Defect engineering of NiCo-layered double hydroxide hollow nanocages for highly selective photoreduction of CO2 to CH4 with suppressing H2 evolution

Layered double hydroxides (LDHs) have emerged as a class of promising low-cost catalysts for photocatalytic CO2 reduction; however, an in-depth understanding of the relationship between their specific hollow morphology and enhanced catalytic performance is still lacking. In this work, from the perspective of defect engineering and morphology regulation, we found that abundant defects could be created in the NiCo-LDH by applying a novel template method to construct a hollow nanocage morphology.
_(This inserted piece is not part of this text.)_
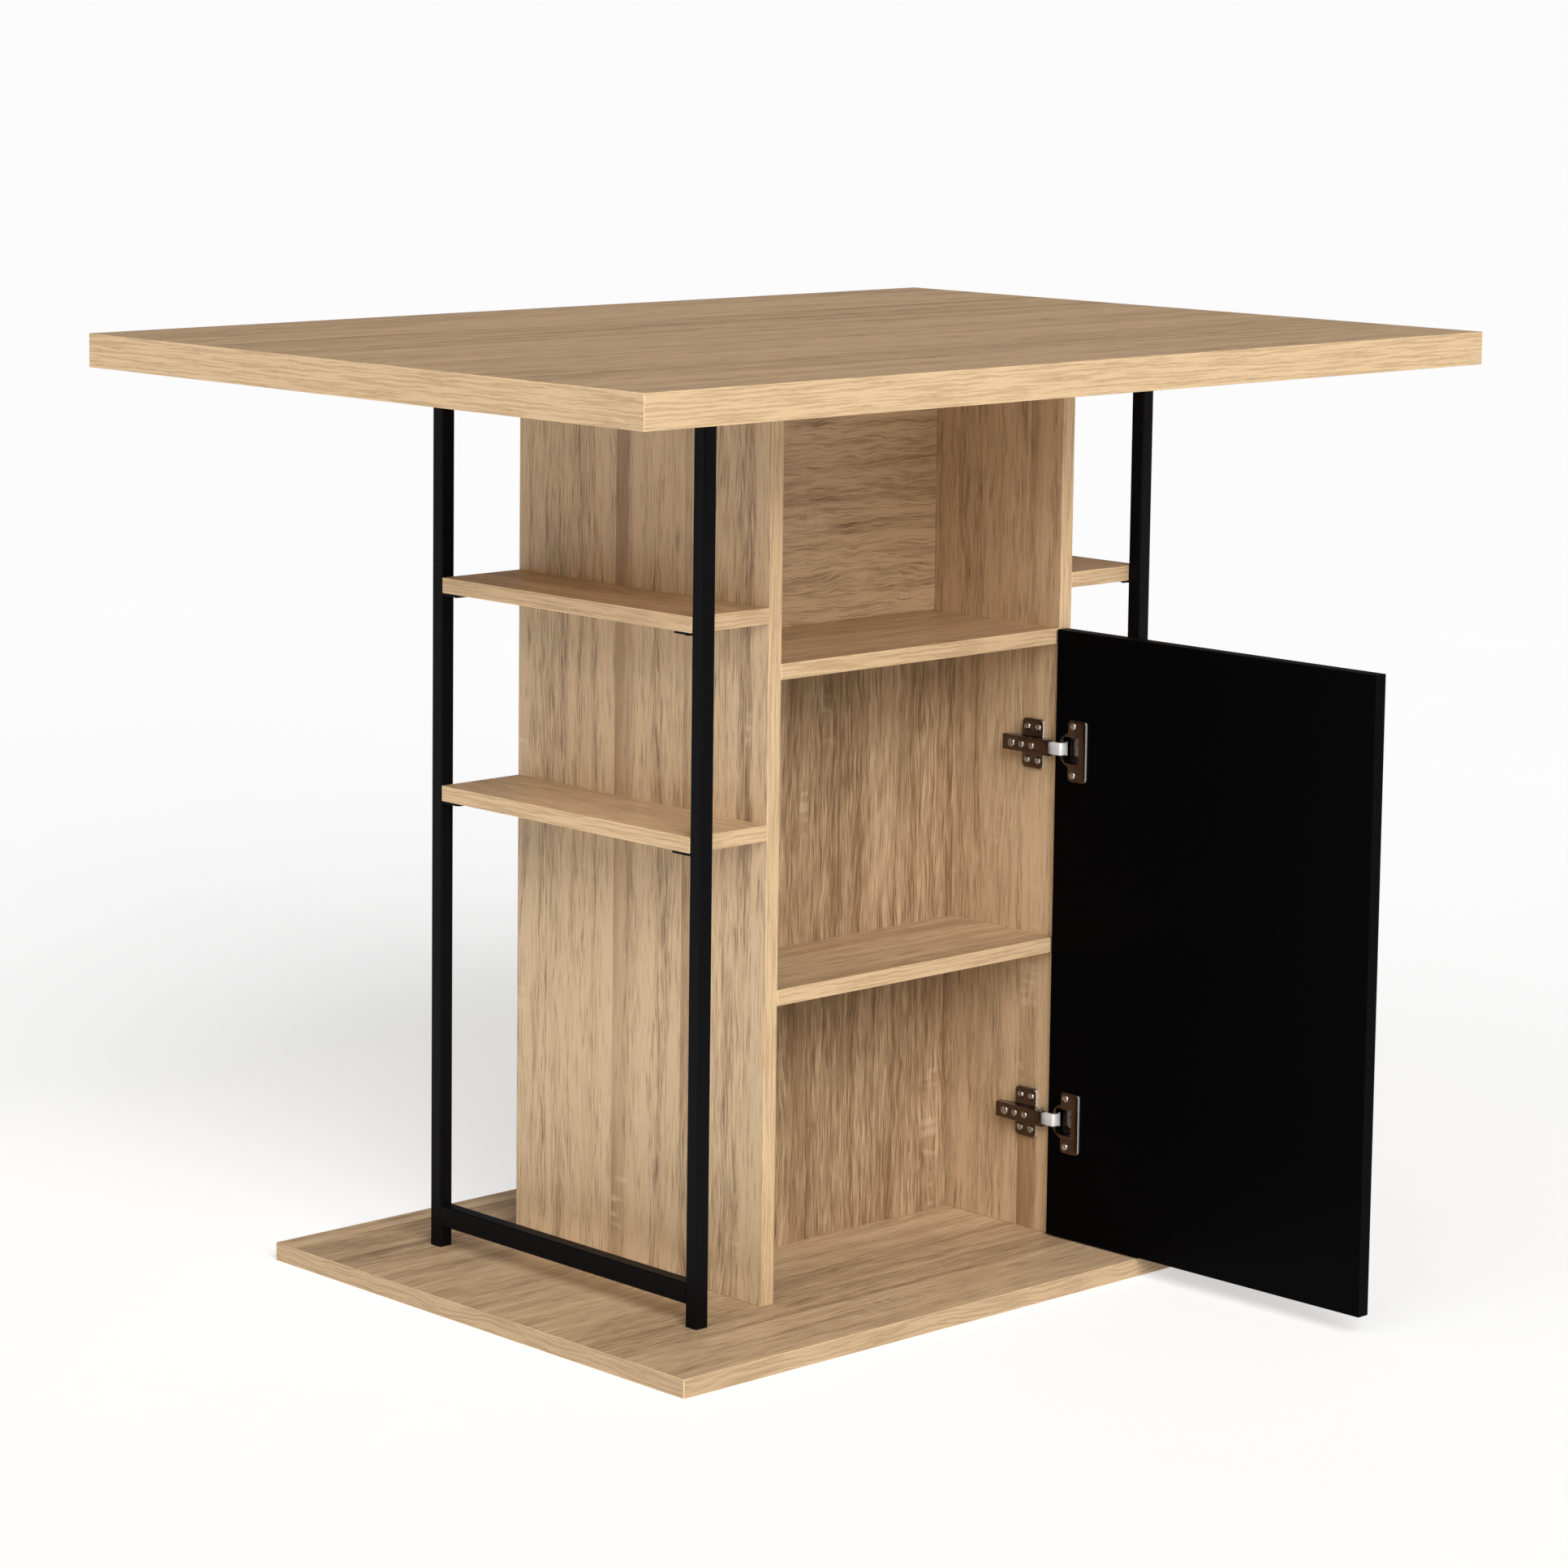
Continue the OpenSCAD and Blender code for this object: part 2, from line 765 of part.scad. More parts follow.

The rich defects in the hollow cage NiCo-LDH (HC-NiCo-LDH) were demonstrated by X-ray absorption fine structure (XAFS) experiments to be oxygen and metal vacancies. Remarkably, the HC-NiCo-LDH showed excellent CO2 photoreduction performance; the CH4 selectivity was increased from 8.92% to 62.66%, while the side reaction of H-2 evolution was suppressed from 44.92% to barely 1.77%, as compared with the defect-free bulk counterparts. The DFT + U calculations and experimental results simultaneously revealed that these defects caused a decreased bandgap to improve the photoinduced electron-hole pair separation efficiency and to facilitate charge transfer processes. This work provides defect-level insights into the NiCo-LDH hollow morphology, providing fundamental guidance to improve the activity and selectivity of photocatalytic CO2 reduction.